The U.S. Treasury Department has proposed a 30% excise tax on the cost of powering crypto mining facilities.
A provision in the department’s “Greenbook,” its list of tax proposals and explanations for the U.S. President’s budget proposal, would create a phased-in excise tax based on the costs of the electricity used in crypto mining, imposed on the companies “using computing resources” to mine cryptocurrencies.
These companies would also be required to report how much electricity they use and what type of power was tapped. The tax would be phased in over the next three years, increasing 10% each year.
The provision explicitly makes the case that this type of tax may lower the overall number of mining machines in the U.S.
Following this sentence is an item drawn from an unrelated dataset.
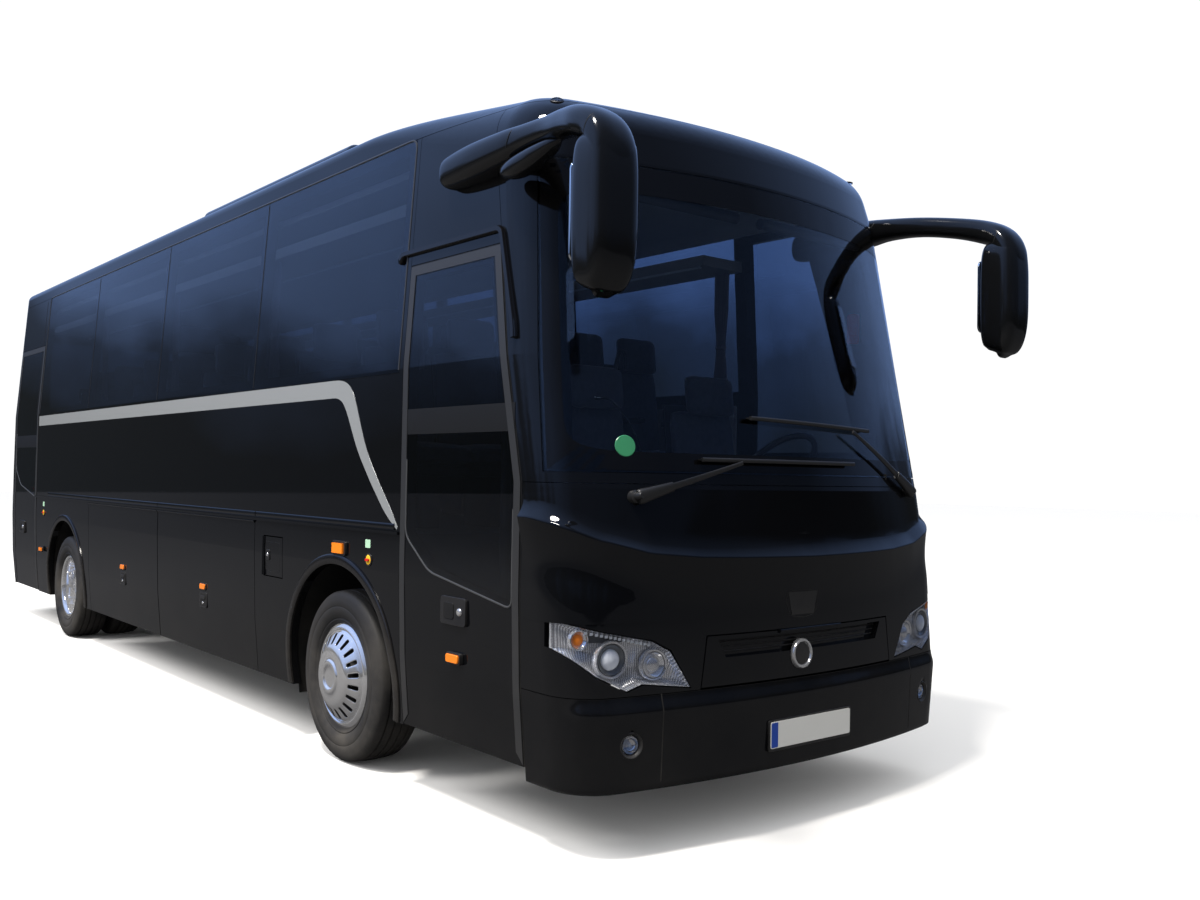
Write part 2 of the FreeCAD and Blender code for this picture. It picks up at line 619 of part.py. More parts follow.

“The increase in energy consumption attributable to the growth of digital asset mining has negative environmental effects and can have environmental justice implications as well as increase energy prices for those that share an electricity grid with digital asset miners,” according to the document. “Digital asset mining also creates uncertainty and risks to local utilities and communities, as mining activity is highly variable and highly mobile. An excise tax on electricity usage by digital asset miners could reduce mining activity along with its associated environmental impacts and other harms,” the document added.
The House of Representatives and Senate have to pass a budget that includes these types of revenue-generating tax rules before they can be implemented. The Republican-led House is unlikely to adopt the Democratic President Biden’s proposal as is. Still, the proposal indicates Biden's fiscal priorities as he prepare to announce his bid for a second term as U.S. President.
Crypto tax rule updates
U.S. President Joe Biden unveiled his 2024 budget proposal on Thursday, highlighting a separate provision that would close a so-called wash sale loophole in the tax code. The move would block people from harvesting their tax losses by selling digital assets at a loss, marking that hit when they file their taxes and then immediately buying the same assets again.
The greenbook mentioned this provision, alongside a third crypto-related proposal that would expand the securities loans rules to include digital assets.
“The proposal would amend the securities loan nonrecognition rules to provide that they apply to loans of actively traded digital assets recorded on cryptographically secured distributed ledgers, provided that the loan has terms similar to those currently required for loans of securities,” the document said.
Yet another provision addresses Foreign Account Tax Compliance Act rules. Referencing the 2021 Infrastructure Investment and Jobs Act’s crypto tax reporting provision, Thursday’s greenbook proposes capturing foreign account-holders in the information reporting rules as part of the government’s ongoing information-sharing efforts on financial brokers.
Similarly, a fifth provision would require people with foreign financial accounts holding at least $50,000 in crypto to report these holdings in their tax reports.
Mark-to-market rules would be amended to include crypto in a sixth provision.